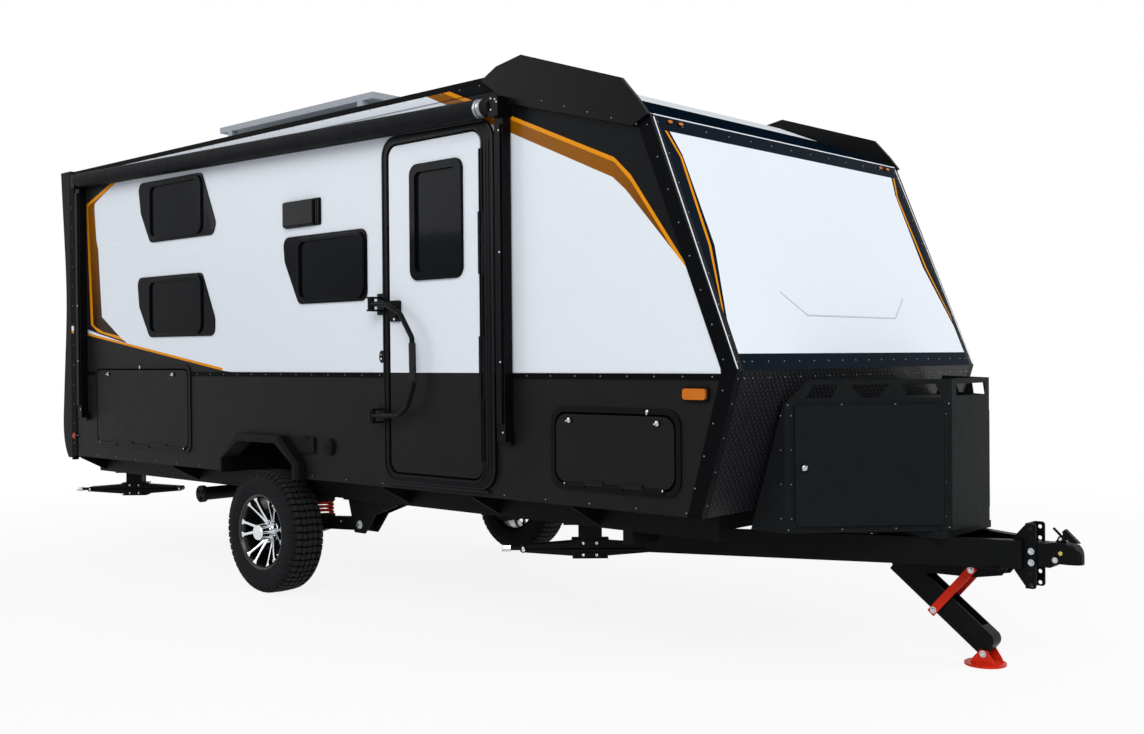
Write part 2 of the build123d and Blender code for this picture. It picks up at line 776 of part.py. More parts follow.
def coupler():
    """The ball coupler: a shank and a domed shell with its socket, bolted between the flanges."""
    half = hitch_half - 9
    shell = block(hitch_x0 + 13, ball_x + 62, -half, half, 480, ball_z + 60)
    side = [(hitch_x0 + 12, 490), (hitch_x0 + 12, 597), (3500, 597), (3532, 605), (3575, 605),
            (3622, 592), (3646, 566), (3650, 545), (3650, 511), (3552, 511), (3520, 490)]
    shell &= plate_xz(side, -100, 100)
    plan = [(hitch_x0 + 10, -half), (3540, -half), (3600, -45), (3636, -34), (3650, -14)]
    shell &= plate_xy(plan + [(x, -y) for x, y in reversed(plan)], 400, 700)
    shell -= Pos(ball_x, 0, ball_z) * Sphere(ball_d / 2 + 1)
    shell -= rod((ball_x, 0, 505), (ball_x, 0, ball_z), ball_d / 2 + 1)
    for z in hole_rows[2:4]:
        shell += rod((hole_x, -hitch_half - 13, z), (hole_x, hitch_half + 13, z), 9)
    return shell


def coupler_lever():
    """The latch lever on top of the coupler, with its thin safety bar."""
    z = ball_z + 60 + fit
    post = plate_xz([(3534, z), (3570, z), (3578, z + 22), (3560, z + 30), (3546, z + 24)], -16, 16)
    lever = plate_xz([(3630, z - 14), (3640, z - 4), (3574, z + 58), (3562, z + 48),
                      (3566, z + 20)], -13, 13)
    lever -= block(3600, 3660, -14, 14, z - 40, z - 0.5)
    bar = plate_xz([(3556, z + 16), (3564, z + 22), (3522, z + 62), (3515, z + 56)], -4, 4)
    return post + lever + bar


def jack_bracket():
    """The bracket under the tongue that holds the drop leg and its struts."""
    z1 = rail_z0 - tongue_h
    bracket = block(2740, 3330, -150, 150, z1 - 8, z1)
    points = [(2742, z1 - 8), (3330, z1 - 8), (3300, 432), (3190, 412), (3140, 408), (2900, 404),
              (2830, 388), (2790, 388), (2752, 420)]
    for y0 in (-leg_half - 7, leg_half + 1):
        cheek = plate_xz(points, y0, y0 + 6)
        x, z = strut_top
        bracket += cheek - rod((x, y0 - 1, z), (x, y0 + 7, z), 9 + fit)
    return bracket


def leg_points(low, high, start, end):
    """A strip along the drop leg, between two offsets from its axis, as (x, z) points."""
    (ax, az), (bx, bz) = leg_top, leg_low
    length = math.hypot(bx - ax, bz - az)
    ux, uz = (bx - ax) / length, (bz - az) / length
    return [(ax + ux * s - uz * n, az + uz * s + ux * n)
            for s, n in ((start, low), (end, low), (end, high), (start, high))]


def jack_leg():
    """The slanting drop leg: a deep channel, open above, with its inner leg and a round end."""
    leg = plate_xz(leg_points(-56, 56, -20, 574), -leg_half, leg_half)
    corners = leg.edges().filter_by(Axis.Y).sort_by(Axis.Z)
    leg = fillet(corners[1:2], 40)
    leg -= plate_xz(leg_points(-44, 60, -60, 480), -leg_half + 8, leg_half - 8)
    leg -= block(2600, 3000, -100, 100, 466, 600)
    for side in (-1, 1):
        leg -= plate_xz(leg_points(-34, 38, 60, 520), side * (leg_half - 3), side * (leg_half + 1))
    leg += plate_xz(leg_points(-30, 34, 60, 500), -26, 26)
    x, z = leg_pivot
    leg += rod((x, -leg_half - 0.7, z), (x, leg_half + 0.7, z), 12)
    for (x, z), r in ((strut_low, 9), (foot_pin, 9)):
        leg -= rod((x, -leg_half - 2, z), (x, leg_half + 2, z), r + fit)
    return leg - block(3100, 3300, -100, 100, 0, 30)


def jack_struts():
    """The red flat braces between the bracket and the drop leg, with their two bolts."""
    (ax, az), (bx, bz) = strut_top, strut_low
    length = math.hypot(bx - ax, bz - az)
    ux, uz = (bx - ax) / length * 22, (bz - az) / length * 22
    wx, wz = -uz / 22 * strut_w / 2, ux / 22 * strut_w / 2
    points = [(ax - ux - wx, az - uz - wz), (bx + ux - wx, bz + uz - wz),
              (bx + ux + wx, bz + uz + wz), (ax - ux + wx, az - uz + wz)]
    braces = plate_xz(points, -leg_half - 14, -leg_half - 7.5)
    braces += far(braces)
    for x, z in (strut_top, strut_low):
        braces += rod((x, -leg_half - 22, z), (x, leg_half + 22, z), 9)
    return braces


def jack_foot():
    """The round foot pad with the two ears that its pin goes through."""
    foot = rod((foot_x, 0, 0), (foot_x, 0, 10), 95)
    foot += rod((foot_x, 0, 10), (foot_x, 0, 18), 66)
    x, z = foot_pin
    ear = plate_xz([(x - 62, 10), (x - 46, 40), (x - 14, z + 18), (x + 18, z + 18), (x + 46, 34),
                    (x + 58, 10)], -leg_half - 9, -leg_half - 3)
    foot += both(ear)
    return foot + rod((x, -leg_half - 16, z), (x, leg_half + 16, z), 9)


def scissor_jack():
    """A folded scissor stabiliser: plates, four channel arms, trunnions and the screw."""
    length = 340
    jack = block(-95, 95, -55, 55, 40, 48)
    jack += block(-90, 90, -50, 50, -48, -40)
    for level in (-1, 1):
        jack += block(-66, 66, -46, 46, level * 20, level * 40)
    for end in (-1, 1):
        for level in (-1, 1):
            points = [(0, level * 3), (0, level * 30), (end * 60, level * 38),
                      (end * length, level * 17), (end * length, level * 2), (end * 60, level * 3)]
            jack += plate_xz(points, -38, 38)
        jack += rod((end * length, -44, 0), (end * length, 44, 0), 18)
    jack += rod((-length - 75, 0, 0), (length, 0, 0), 11)
    jack += rod((-length - 110, 0, 0), (-length - 70, 0, 0), 15)
    jack += block(-60, 60, -46, 46, 48, 40 + jack_drop)
    jack += block(-135, 135, -60, 60, 32 + jack_drop, 40 + jack_drop)
    return jack


def scissor_jacks():
    """The four stabilisers, each turned so that its nut faces outwards."""
    z = rail_z0 - 40 - jack_drop
    placed = []
    for x in (1468, -3165):
        near = Pos(x, -scissor_y, z) * Rot(0, 0, 42) * scissor_jack()
        placed.append(near)
        placed.append(far(near))
    return group(*placed)


def box_plan(t=0):
    """The storage box in plan, shrunk inwards by t."""
    slope = (box_half - box_nose_half) / (box_nose_x - box_side_x)
    k = t * (math.hypot(1, slope) - slope)
    j = t * (math.hypot(1, slope) - 1) / slope
    points = [
        (2300, -box_half + t), (box_side_x - j, -box_half + t),
        (box_nose_x - t, -box_nose_half + k)]
    return points + [(x, -y) for x, y in reversed(points)]


def box_back(z, t=0):
    """Where the body's lower nose lies at height z, plus clearance t."""
    slope = (chin_x - low_x) / (chin_z - floor_z)
    return low_x + (z - floor_z) * slope + t


def storage_box():
    """The sheet box on the tongue, with a doorway in each slanted face."""
    shell = plate_xy(box_plan(), box_z0, box_z1)
    shell -= plate_xy(box_plan(box_t), box_z0 + box_t, box_z1 - box_t)
    gap = 12
    cut = [(2000, box_z0 - 50), (box_back(box_z0 - 50, gap), box_z0 - 50),
           (box_back(box_z1 + 50, gap), box_z1 + 50), (2000, box_z1 + 50)]
    shell -= plate_xz(cut, -1000, 1000)
    back = [(box_back(box_z0, gap), box_z0), (box_back(box_z1, gap), box_z1),
            (box_back(box_z1, gap + box_t), box_z1), (box_back(box_z0, gap + box_t), box_z0)]
    shell += plate_xz(back, -box_half, box_half)
    opening = box_door_blank(0, 60, -20)
    shell -= opening
    shell -= far(opening)
    hinge = box_hinge()[0]
    shell += hinge
    shell += far(hinge)
    return shell + block(2420, box_nose_x - 20, -box_nose_half - 60, box_nose_half + 60,
                         rail_z0, box_z0)


def box_face_plane(out):
    """The plane of the near slanted face, moved outwards by out."""
    dx, dy = box_nose_x - box_side_x, box_half - box_nose_half
    length = math.hypot(dx, dy)
    u = (dx / length, dy / length, 0)
    n = (dy / length, -dx / length, 0)
    origin = (box_side_x + n[0] * out, -box_half + n[1] * out, 0)
    return Plane(origin=origin, x_dir=u, z_dir=n)


def box_door_blank(grow, thick, out):
    """A rounded blank in the near slanted face, for the door or its doorway."""
    w = face_length - 2 * box_door_margin + 2 * grow
    z0, z1 = box_z0 + 46, box_z1 - 28
    sketch = Pos(face_length / 2, (z0 + z1) / 2) * RectangleRounded(w, z1 - z0 + 2 * grow, 18)
    return extrude(box_face_plane(out) * sketch, amount=thick)


def box_hinge():
    """The storage door's hinge on the nose end of the near slanted face."""
    plane = box_face_plane(box_hinge_out)
    along = face_length - box_door_margin + 14 + 7
    place = Plane(origin=plane.origin + plane.x_dir * along + Vector(0, 0, box_z0 + 70),
                  x_dir=plane.x_dir, z_dir=(0, 0, 1)).location
    return knuckle_row(place, box_z1 - box_z0 - 130, 2, 6, 3, (0, 16, 0, box_hinge_out),
                       (-22, 0, 0, box_hinge_out - 0.5))


def box_door():
    """The near storage door, standing proud of its face on one edge hinge."""
    leaf = box_door_blank(14, 16, 0.5)
    latch_x, latch_z = box_door_margin + 26, (box_z0 + box_z1) / 2
    latch = extrude(box_face_plane(16.5) * (Pos(latch_x, latch_z) * Circle(17)), amount=7)
    leaf += latch
    for knuckle in box_hinge()[1]:
        leaf += knuckle
    return leaf


def box_rail():
    """The truss-cut rail round the top of the storage box."""
    plates = []
    y_top = box_z1 + truss_h
    side = make_face(Polyline((8, box_z1), (110, y_top), (face_length, y_top),
                              (face_length, box_z1), close=True))
    z0, z1 = box_z1 + 18, y_top - 22
    left = make_face(Polyline((96, z0), (132, z1), (250, z1), (214, z0), close=True))
    middle = make_face(Polyline((300, z1), (490, z1), (430, z0), (360, z0), close=True))
    right = make_face(Polyline((570, z0), (545, z1), (700, z1), (724, z0), close=True))
    side = side - left - middle - right
    slanted = extrude(box_face_plane(-4) * side, amount=4)
    nose = block(box_nose_x - 4, box_nose_x, -box_nose_half, box_nose_half, box_z1, y_top)
    nose -= block(box_nose_x - 10, box_nose_x + 5, -box_nose_half + 45, box_nose_half - 45,
                  box_z1 + 20, y_top - 24)
    return slanted + far(slanted) + nose


def marker_lamps():
    """Amber lamps: one on each side of the nose and a pair over each top corner."""
    side = panel(2340, 2464, 1257, 1306, -body_half - 24, -body_half, 14)
    return both(side)


def tail_lamps():
    """The upright red lamps at the rear corners."""
    lamp = block(lamp_x0, lamp_x1, -lamp_y1, -lamp_y0, lamp_z0, lamp_z1)
    lens_edges = lamp.faces().sort_by(Axis.X)[0].outer_wire().edges()
    return both(fillet(lens_edges, 12))


def waste_outlet():
    """The waste outlet pipe with its bayonet cap, behind the near wheel."""
    pipe = rod((-1870, -1020, 540), (-1870, -700, 540), 45)
    cap = rod((-1870, -1050, 540), (-1870, -1020, 540), 57)
    riser = rod((-1870, -760, 540), (-1870, -760, floor_z), 45)
    return pipe + cap + riser


def main():
    os.makedirs("parts", exist_ok=True)

    near_wall = side_wall(True)
    far_wall = far(side_wall(False))
    save("wall_near", near_wall)
    save("wall_far", far_wall)
    save("wall_rear", shell_panel(0, 1))
    save("rear_cap", rear_cap())
    save("roof", roof_panel())
    save("wall_front_upper", shell_panel(3, 4))
    save("wall_front_lower", shell_panel(4, 5))
    save("floor", floor_panel())
    save("wheel_wells", both(wheel_well()))
    save("wheel_flares", both(wheel_flare()))
    trims = group(edge_trim(), belt_rail(True), far(edge_trim()), far(belt_rail(False)))
    save("edge_trims", trims)
    save("roof_fairings", both(fairing()))
    save("solar_panel", solar_panel())
    save("vent_hood", vent_hood())
    save("service_inlets", service_inlets())

    frames = [window_frame(name) for name in window_sash]
    panes = [window_pane(name) for name in window_glass]
    save("window_frames", both(group(*frames)))
    save("window_panes", both(group(*panes)))

    save("door_frame", door_frame())
    save("door_leaf", door_leaf())
    save("door_window", door_pane())
    save("door_latch", door_latch())
    save("grab_handle", grab_handle())
    save("handle_brackets", handle_brackets())

    save("cargo_frames", both(group(cargo_frame("rear"), cargo_frame("front"))))
    for name in cargo_doors:
        leaf = cargo_leaf(name)
        save("cargo_door_" + name + "_near", leaf)
        save("cargo_door_" + name + "_far", far(leaf))

    save("awning_roll", awning_tube())
    save("awning_arms", awning_arms())

    save("chassis_frame", chassis())
    save("tongue_frame", tongue())
    save("hitch_channel", hitch_channel())
    save("coupler", coupler())
    save("coupler_lever", coupler_lever())
    save("jack_bracket", jack_bracket())
    save("jack_leg", jack_leg())
    save("jack_struts", jack_struts())
    save("jack_foot", jack_foot())
    save("scissor_jacks", scissor_jacks())
    save("waste_outlet", waste_outlet())

    save("pivot_hangers", both(pivot_hanger()))
    save("trailing_arms", both(trailing_arm()))
    save("coil_springs", both(coil_spring()))
    save("brake_drums", both(hub_and_brake()))

    near_tyre = Pos(0, -wheel_y, 0) * tyre()
    near_rim = Pos(0, -wheel_y, 0) * rim()
    save("tyre_near", near_tyre)
    save("rim_near", near_rim)
    save("tyre_far", far(near_tyre))
    save("rim_far", far(near_rim))

    door = box_door()
    save("storage_box", storage_box())
    save("storage_door_near", door)
    save("storage_door_far", far(door))
    save("storage_rail", box_rail())

    save("marker_lamps", marker_lamps())
    save("tail_lamps", tail_lamps())


if __name__ == "__main__":
    main()
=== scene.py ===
"""A single-axle travel trailer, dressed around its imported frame: graphics, rivets, tread, lamps."""

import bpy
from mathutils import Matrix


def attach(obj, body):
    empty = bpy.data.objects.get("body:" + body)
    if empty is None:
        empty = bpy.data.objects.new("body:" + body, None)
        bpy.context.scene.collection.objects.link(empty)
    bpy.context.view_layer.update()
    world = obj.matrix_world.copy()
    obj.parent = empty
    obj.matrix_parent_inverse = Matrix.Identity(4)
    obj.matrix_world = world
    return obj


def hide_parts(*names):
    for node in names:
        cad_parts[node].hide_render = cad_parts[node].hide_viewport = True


bl_info = {
    "name": "Travel trailer dresser",
    "version": (1, 0, 0),
    "blender": (4, 5, 0),
    "location": "3D View > Sidebar > Trailer",
    "description": "Finishes a travel trailer's walls, running gear and fittings",
    "category": "Object",
}

import math

import bpy
from bpy.props import FloatProperty, FloatVectorProperty, IntProperty, PointerProperty
from mathutils import Matrix, Vector

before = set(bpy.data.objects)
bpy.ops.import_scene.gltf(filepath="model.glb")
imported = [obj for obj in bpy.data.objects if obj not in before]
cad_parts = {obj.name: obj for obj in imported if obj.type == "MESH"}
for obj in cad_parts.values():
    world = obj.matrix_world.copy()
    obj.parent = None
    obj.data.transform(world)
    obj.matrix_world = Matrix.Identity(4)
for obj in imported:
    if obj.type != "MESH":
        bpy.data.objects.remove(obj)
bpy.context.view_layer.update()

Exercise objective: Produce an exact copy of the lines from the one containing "in imported if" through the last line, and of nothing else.

Response:
cad_parts = {obj.name: obj for obj in imported if obj.type == "MESH"}
for obj in cad_parts.values():
    world = obj.matrix_world.copy()
    obj.parent = None
    obj.data.transform(world)
    obj.matrix_world = Matrix.Identity(4)
for obj in imported:
    if obj.type != "MESH":
        bpy.data.objects.remove(obj)
bpy.context.view_layer.update()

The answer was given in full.